EXERCISE TASK:
Write out exactly the lines between the line containing "and isn't modelled." and the line containing "bpy.data.objects.remove(obj)", including both of those lines, and nothing more.

RECORDED INFORMATION:
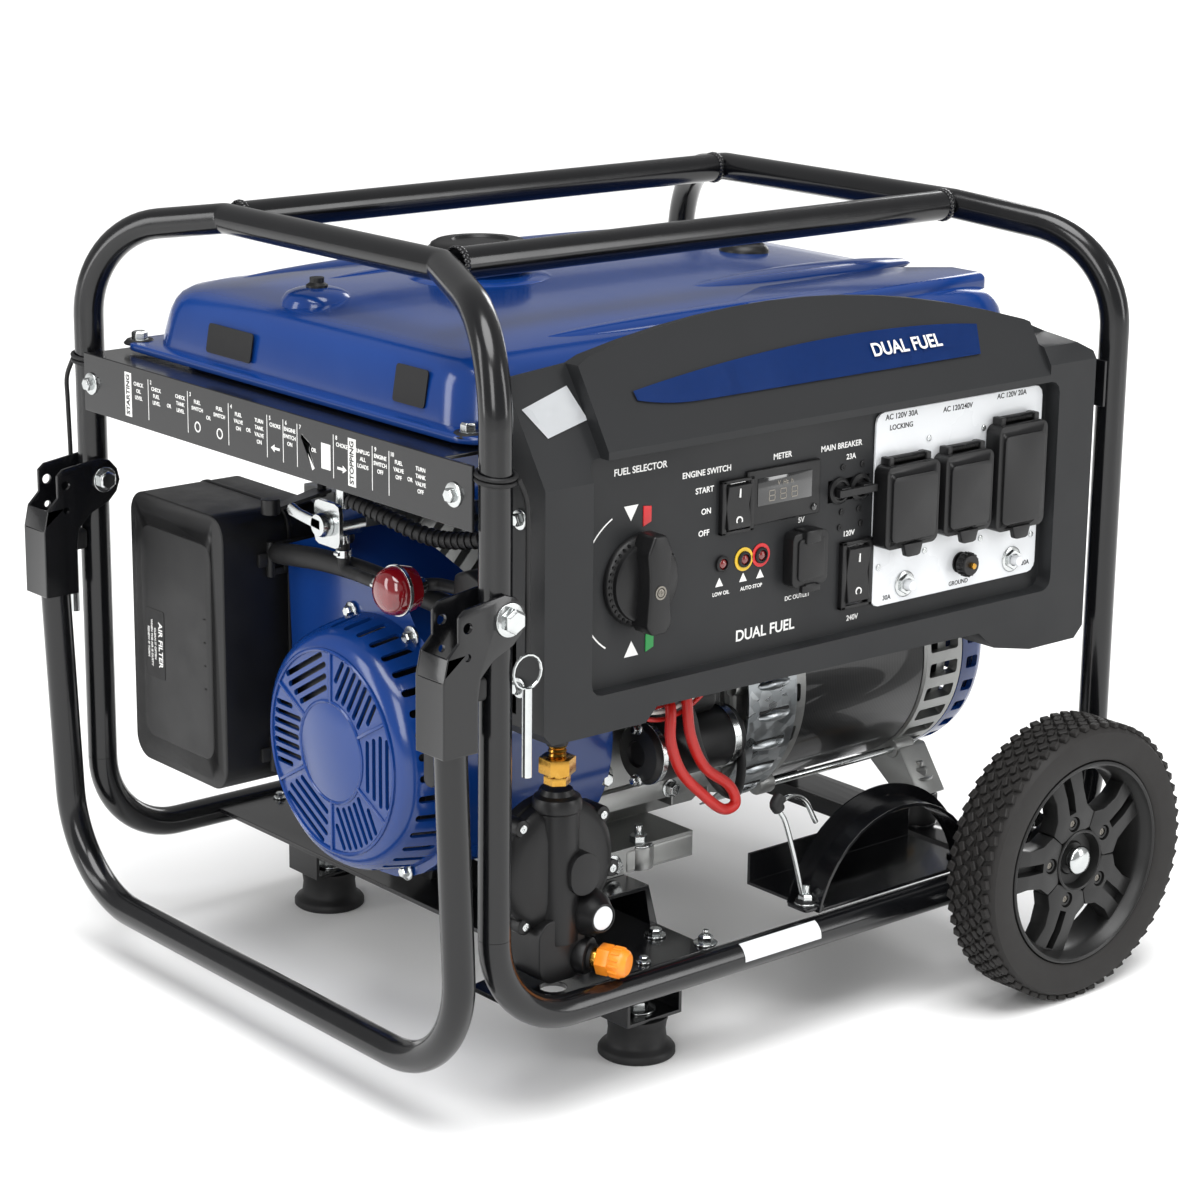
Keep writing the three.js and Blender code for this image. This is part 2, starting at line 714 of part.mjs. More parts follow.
function starterMotor() {
  const motor = rod([vector(226, -180, 150), vector(322, -180, 150)], 26, 16);
  const solenoid = rod([vector(240, -178, 186), vector(300, -178, 186)], 14, 12);
  const bridge = box([250, 290], [-186, -170], [165, 182]);
  const mount = box([306, 320], [-175, -148 - GAP], [128, 190]);
  return union(motor, solenoid, bridge, mount);
}

part('starter_motor', starterMotor(), FINISHES.blackPlastic);

function muffler() {
  const can = prism('x', roundedRectangle([92, 204], [205, 318], 34, 4), 352, 560);
  const inlet = rod(bentRoute([
    [270, 165, 262], [270, 165, 238, 14, 3], [360, 165, 238],
  ]), 14, 12);
  const outlet = rod([vector(555, 130, 260), vector(580, 130, 260)], 12, 12);
  return union(can, inlet, outlet);
}

part('muffler', muffler(), FINISHES.steel);

// ---- Alternator --------------------------------------------------------------------------

part('front_bracket', turned('x', SHAFT, [
  [SHAFT_RADIUS + 1, 372 + GAP], [96, 372 + GAP], [ALTERNATOR_RADIUS, 394],
  [ALTERNATOR_RADIUS, 420], [104, 420], [104, 400], [SHAFT_RADIUS + 1, 384],
], 32), FINISHES.castAluminium);

part('stator', turned('x', SHAFT, [
  [63, 420 + GAP], [110, 420 + GAP], [110, 565], [63, 565],
], 32), FINISHES.blackEnamel);

function rearBearingHousing() {
  const ring = turned('x', SHAFT, [
    [102, 565 + GAP], [ALTERNATOR_RADIUS, 565 + GAP], [ALTERNATOR_RADIUS, 612], [102, 612],
  ], 32);
  const web = turned('x', SHAFT, [[12 + GAP, 590], [103, 590], [103, 600], [12 + GAP, 600]], 24);
  const foot = prism('x', [
    [-168, ALTERNATOR_FOOT_Z], [-132, ALTERNATOR_FOOT_Z], [-96, 62], [-24, 62],
    [12, ALTERNATOR_FOOT_Z], [48, ALTERNATOR_FOOT_Z], [8, 92], [-128, 92],
  ], 568, 602);
  const bore = disc('x', SHAFT, 102, 560, 590, 32);
  return union(ring, web, foot.subtract(bore));
}

part('rear_bearing_housing', rearBearingHousing(), FINISHES.castAluminium);

part('alternator_end_cover', turned('x', SHAFT, [
  [0, 650], [100, 646], [ALTERNATOR_RADIUS, 632], [ALTERNATOR_RADIUS, 612 + GAP],
  [108, 612 + GAP], [108, 630], [97, 642], [0, 646],
], 32), FINISHES.blueEnamel);

// ---- Air, fuel and gas -------------------------------------------------------------------

const FILTER_Y = [75, 215];
const FILTER_Z = [95, 330];
const FILTER_SPLIT_X = 60;

function filterShell(inset, from, to) {
  return prism('x', roundedRectangle(
    [FILTER_Y[0] + inset, FILTER_Y[1] - inset],
    [FILTER_Z[0] + inset, FILTER_Z[1] - inset], 20,
  ), from, to);
}

part('air_filter_cover', filterShell(0, -5, FILTER_SPLIT_X)
  .subtract(filterShell(SHEET, -5 + SHEET, FILTER_SPLIT_X + 1)), FINISHES.blackPlastic);
part('air_filter_base', filterShell(0, FILTER_SPLIT_X + GAP, 95)
  .subtract(filterShell(SHEET, FILTER_SPLIT_X - 1, 95 - SHEET))
  .subtract(disc('x', [118, 300], 14, 80, 100, 12)), FINISHES.blackPlastic);

const INTAKE = [118, 300];

function carburettor() {
  const pipe = disc('x', INTAKE, 20, 95 + GAP, CYLINDER_X[0] - GAP, 16);
  const body = box([122, 172], [96, 140], [268, 330]);
  const bowl = disc('z', [147, 118], 20, 240, 270, 16);
  return union(pipe, body, bowl);
}

part('carburettor', carburettor(), FINISHES.castAluminium);

function chokeLever() {
  const arm = prism('z', [[28, 62], [40, 56], [112, 84], [112, 96], [100, 96]], 334, 337);
  const knob = disc('z', [34, 60], 8, 332, 345, 12);
  const pivot = disc('z', [106, 90], 4, 330 + GAP, 342, 10);
  return union(arm, knob, pivot);
}

part('choke_lever', chokeLever(), FINISHES.blackPlastic);

const VALVE = [-47, 348];

function fuelValveBody() {
  const plate = prism('x', roundedRectangle([-64, -30], [330, 366], 6, 2), 14, 18);
  const barrel = disc('x', VALVE, 12, 17, 44, 14);
  const stem = disc('z', [30, -47], 6, 355, 374.5, 10);
  const outlet = disc('z', [30, -47], 5, 330, 345, 10);
  return union(plate, barrel, stem, outlet);
}

part('fuel_valve_body', fuelValveBody(), FINISHES.zinc);
part('fuel_valve_lever', union(
  disc('x', VALVE, 10, 5, 14 - GAP, 14),
  prism('x', [[-51, 344], [-8, 350], [-6, 356], [-10, 359], [-51, 353]], 5, 9),
), FINISHES.zinc);

const FUEL_FILTER = [-139, 314];

function fuelFilter() {
  const bowl = turned('x', FUEL_FILTER, [
    [0, -2], [12, -1], [18, 6], [19.5, 14], [17, 28], [0, 32],
  ], 18);
  const fromValve = rod(bentRoute([
    [30, -47, 330 - GAP], [30, -47, 308, 10, 3], [16, -92, 314, 10, 3], [16, -130, 314],
  ]), 5, 8);
  const toEngine = rod(bentRoute([
    [28, -139, 314], [50, -139, 314, 12, 3], [52, -180, 316, 12, 3], [52, -226, 300],
  ]), 5, 8);
  return union(bowl, fromValve, toEngine);
}

part('fuel_filter', fuelFilter(), FINISHES.redEnamel);

const GAS_INLET = vector(107, -257, 29.5);
const GAS_INLET_AXIS = vector(0.46, -0.88, -0.06).normalize();

function alongInlet(from, to, radius, sides) {
  const ends = [from, to].map((s) => GAS_INLET.clone().addScaledVector(GAS_INLET_AXIS, s));
  return rod(ends, radius, sides);
}

function gasRegulator() {
  const drum = turned('y', [90, 98], [
    [0, -262], [40, -262], [50, -254], [50, -226], [42, -220], [0, -220],
  ], 28);
  const column = box([42, 84], [-264, -226], [16, 164]);
  const top = disc('z', [87, -245], 14, 150, 172, 16);
  const inlet = union(
    disc('z', [87, -245], 9, 170, 180, 6),
    disc('z', [87, -245], 13, 178, 194, 6),
    disc('z', [87, -245], 6, 192, 212, 10),
  );
  const boss = disc('y', [111, 64], 21, -274, -250, 20);
  const stand = box([60, 126], [-252, -222], [PLATE_Z[1] + GAP, 60]);
  return union(drum, column, top, inlet, boss, stand, alongInlet(-2, 11, 8, 10));
}

part('gas_regulator', gasRegulator(), FINISHES.blackPlastic);

part('gas_inlet_cap', alongInlet(11 + GAP, 38, 12.5, 6), FINISHES.orangePlastic);

// ---- Battery tray ------------------------------------------------------------------------

function batteryTray() {
  const floor = box([340, 530], [-276, -190], [14, 17]);
  const backLip = box([340, 530], [-193, -190], [14, 42]);
  const centre = [432, -7.4];
  const outer = disc('y', centre, 96.4, -279, -251, 36);
  const inner = disc('y', centre, 93.4, -285, -240, 36);
  const arch = outer.subtract(inner).intersect(box([300, 560], [-290, -240], [15, 100]));
  return union(floor, backLip, arch);
}

part('battery_tray', batteryTray(), FINISHES.blackEnamel);

// ---- Wheels ------------------------------------------------------------------------------

const WHEEL = [WHEEL_X, WHEEL_Z];

// Profiles are drawn for the front wheel, whose axle points towards -y, and mirrored.
function sided(sign, profile) {
  return profile.map(([radius, along]) => [radius, sign * along]);
}

function ring(axis, centre, inner, outer, from, to, sides) {
  return turned(axis, centre, [[inner, from], [outer, from], [outer, to], [inner, to]], sides);
}

function wheelRim(sign) {
  const barrel = turned('y', WHEEL, sided(sign, [
    [82, 322], [89, 322], [89, 364], [84, 366], [80, 360],
  ]), WHEEL_SIDES);
  const hub = turned('y', WHEEL, sided(sign, [
    [AXLE_RADIUS + GAP, 318], [24, 318], [24, 356], [AXLE_RADIUS + GAP, 356],
  ]), 16);
  let rim = barrel.add(hub);
  for (let spoke = 0; spoke < 5; spoke += 1) {
    const angle = Math.PI / 2 + (spoke * 2 * Math.PI) / 5;
    const along = ([reach, side]) => [
      WHEEL_X + reach * Math.cos(angle) - side * Math.sin(angle),
      WHEEL_Z + reach * Math.sin(angle) + side * Math.cos(angle),
    ];
    const outline = [[16, -12], [50, -13], [83, -17], [83, 17], [50, 13], [16, 12]].map(along);
    const span = sign < 0 ? [-358, -342] : [342, 358];
    rim = rim.add(prism('y', outline, ...span));
  }
  return rim;
}

for (const [side, sign] of SIDES) {
  part(`tyre_${side}`, turned('y', WHEEL, sided(sign, [
    [89 + GAP, 321], [89 + GAP, 363], [106, WHEEL_OUTER_Y], [115, WHEEL_OUTER_Y - 1],
    [WHEEL_RADIUS, 359], [WHEEL_RADIUS, 325], [115, WHEEL_INNER_Y + 1], [106, WHEEL_INNER_Y],
  ]), WHEEL_SIDES), FINISHES.rubber);
  part(`wheel_rim_${side}`, wheelRim(sign), FINISHES.blackPlastic);
  const plateY = [291.3, 295].map((y) => sign * y).sort((a, b) => a - b);
  const axleY = [293, 357].map((y) => sign * y).sort((a, b) => a - b);
  const capY = [356 + GAP, 363].map((y) => sign * y).sort((a, b) => a - b);
  part(`axle_bracket_${side}`, union(
    prism('y', [[528, -13], [606, -13], [606, 20], [588, 54], [546, 54], [528, 20]], ...plateY),
    disc('y', WHEEL, AXLE_RADIUS, ...axleY, 16),
    ring('y', WHEEL, AXLE_RADIUS - 1, 15, ...[295, 317].map((y) => sign * y), 16),
    disc('y', WHEEL, 12, ...capY, 16),
  ), FINISHES.blackEnamel);
}

// ---- Folding handle ----------------------------------------------------------------------

// A pressed bracket: two ears that straddle the leg and a socket that holds the handle's arm.
function handleBracket(sign) {
  const ear = [
    [-46, 337], [-2, 345], [12, 338], [15, 325], [8, 312], [-26, SOCKET_HIGH_Z],
    [-28, SOCKET_LOW_Z], [-60, SOCKET_LOW_Z], [-60, SOCKET_HIGH_Z],
  ];
  const span = (a, b) => [Math.min(sign * a, sign * b), Math.max(sign * a, sign * b)];
  const outerEar = prism('y', ear, ...span(EAR_OUTER_Y - SHEET, EAR_OUTER_Y));
  const innerEar = prism('y', ear, ...span(EAR_INNER_Y, EAR_INNER_Y + SHEET));
  const width = span(EAR_INNER_Y, EAR_OUTER_Y);
  const socket = [SOCKET_LOW_Z, SOCKET_HIGH_Z];
  return union(outerEar, innerEar, box([-60, -57], width, socket), box([-31, -28], width, socket));
}

function handle() {
  const lean = (HANDLE_BOTTOM_X - HANDLE_TOP_X) / (SOCKET_HIGH_Z - HANDLE_BAR_Z);
  const topX = HANDLE_TOP_X;
  const arm = rod(bentRoute([
    [topX, -HALF_WIDTH, SOCKET_HIGH_Z - 2],
    [topX + lean * 56, -HALF_WIDTH, SOCKET_LOW_Z, 600, 1],
    [HANDLE_BOTTOM_X, -HALF_WIDTH, HANDLE_BAR_Z, 90, 6],
    [HANDLE_BOTTOM_X, HALF_WIDTH, HANDLE_BAR_Z, 90, 6],
    [topX + lean * 56, HALF_WIDTH, SOCKET_LOW_Z, 600, 1],
    [topX, HALF_WIDTH, SOCKET_HIGH_Z - 2],
  ]), TUBE_RADIUS);
  const bores = disc('y', [0, PIVOT_Z], BOLT_RADIUS + GAP, -300, 300, 10)
    .add(disc('y', [-38, PIVOT_Z], LOCK_PIN_RADIUS + GAP, -300, 300, 10));
  return union(arm, handleBracket(-1), handleBracket(1)).subtract(bores);
}

part('handle', handle(), FINISHES.blackEnamel);

// ---- Lock pins on their lanyards -----------------------------------------------------------

const RING_Z = 284;
const RING_RADIUS = 13;
const RING_WIRE = 1.2;
const CORD_RADIUS = 2;
const LANYARDS = {
  front: [[11, -291, 430], [18, -291.5, 414], [20, -291, 392], [20, -291, 345]],
  rear: [[-7, 293.5, 430], [-9, 302, 412], [-7, 305.5, 390], [-6, 305.5, 345]],
};

function ringProfile() {
  return circle([RING_RADIUS, 0], RING_WIRE, 6);
}

for (const [side] of SIDES) {
  const cord = LANYARDS[side];
  const [x, y] = cord[cord.length - 1];
  const cordEnd = RING_Z + RING_RADIUS + RING_WIRE + GAP;
  const curve = new THREE.CatmullRomCurve3([...cord, [x, y, cordEnd]].map((p) => vector(...p)));
  part(`pin_lanyard_${side}`, rod(curve.getSpacedPoints(20), CORD_RADIUS, 8), FINISHES.rubber);
  const loop = turned('y', [x, RING_Z], ringProfile().map(([r, along]) => [r, y + along]), 16);
  const pin = disc('z', [x, y], LOCK_PIN_RADIUS, 203, RING_Z - RING_RADIUS + 1, 12);
  part(`lock_pin_${side}`, loop.add(pin), FINISHES.zinc);
}

// ---- Recoil grip -------------------------------------------------------------------------

// The grip rests against the housing; the starter rope is wound inside and isn't modelled.
part('recoil_grip', union(
  prism('x', roundedRectangle([-186, -172], [166, 232], 6, 2), 14, 32),
  disc('x', [-179, 199], 5, 31, 44, 10),
), FINISHES.blackPlastic);

export default generator;
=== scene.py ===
"""Portable generator: an open tube frame that carries an engine, an alternator, a fuel tank and
an outlet panel. Built on the fixed frame model, in metres."""
import math

import bmesh
import bpy
from mathutils import Matrix, Vector


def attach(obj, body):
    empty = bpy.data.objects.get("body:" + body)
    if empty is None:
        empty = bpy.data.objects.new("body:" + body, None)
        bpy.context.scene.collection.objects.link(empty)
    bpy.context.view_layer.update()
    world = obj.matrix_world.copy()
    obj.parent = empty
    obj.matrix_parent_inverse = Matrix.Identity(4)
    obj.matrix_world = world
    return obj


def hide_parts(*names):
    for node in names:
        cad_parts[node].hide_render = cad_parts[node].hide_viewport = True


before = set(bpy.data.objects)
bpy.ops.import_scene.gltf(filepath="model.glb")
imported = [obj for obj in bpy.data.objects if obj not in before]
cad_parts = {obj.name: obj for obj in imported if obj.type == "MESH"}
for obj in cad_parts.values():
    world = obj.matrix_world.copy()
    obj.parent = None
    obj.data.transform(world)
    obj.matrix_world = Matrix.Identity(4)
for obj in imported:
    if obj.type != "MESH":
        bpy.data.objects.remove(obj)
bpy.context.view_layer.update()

bl_info = {
    "name": "Portable Generator",
    "version": (1, 0, 0),
    "blender": (4, 5, 0),
    "location": "3D View > Sidebar > Generator",
    "description": "Builds a portable generator piece by piece on its frame model",
    "category": "Object",
}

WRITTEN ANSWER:
// The grip rests against the housing; the starter rope is wound inside and isn't modelled.
part('recoil_grip', union(
  prism('x', roundedRectangle([-186, -172], [166, 232], 6, 2), 14, 32),
  disc('x', [-179, 199], 5, 31, 44, 10),
), FINISHES.blackPlastic);

export default generator;
=== scene.py ===
"""Portable generator: an open tube frame that carries an engine, an alternator, a fuel tank and
an outlet panel. Built on the fixed frame model, in metres."""
import math

import bmesh
import bpy
from mathutils import Matrix, Vector


def attach(obj, body):
    empty = bpy.data.objects.get("body:" + body)
    if empty is None:
        empty = bpy.data.objects.new("body:" + body, None)
        bpy.context.scene.collection.objects.link(empty)
    bpy.context.view_layer.update()
    world = obj.matrix_world.copy()
    obj.parent = empty
    obj.matrix_parent_inverse = Matrix.Identity(4)
    obj.matrix_world = world
    return obj


def hide_parts(*names):
    for node in names:
        cad_parts[node].hide_render = cad_parts[node].hide_viewport = True


before = set(bpy.data.objects)
bpy.ops.import_scene.gltf(filepath="model.glb")
imported = [obj for obj in bpy.data.objects if obj not in before]
cad_parts = {obj.name: obj for obj in imported if obj.type == "MESH"}
for obj in cad_parts.values():
    world = obj.matrix_world.copy()
    obj.parent = None
    obj.data.transform(world)
    obj.matrix_world = Matrix.Identity(4)
for obj in imported:
    if obj.type != "MESH":
        bpy.data.objects.remove(obj)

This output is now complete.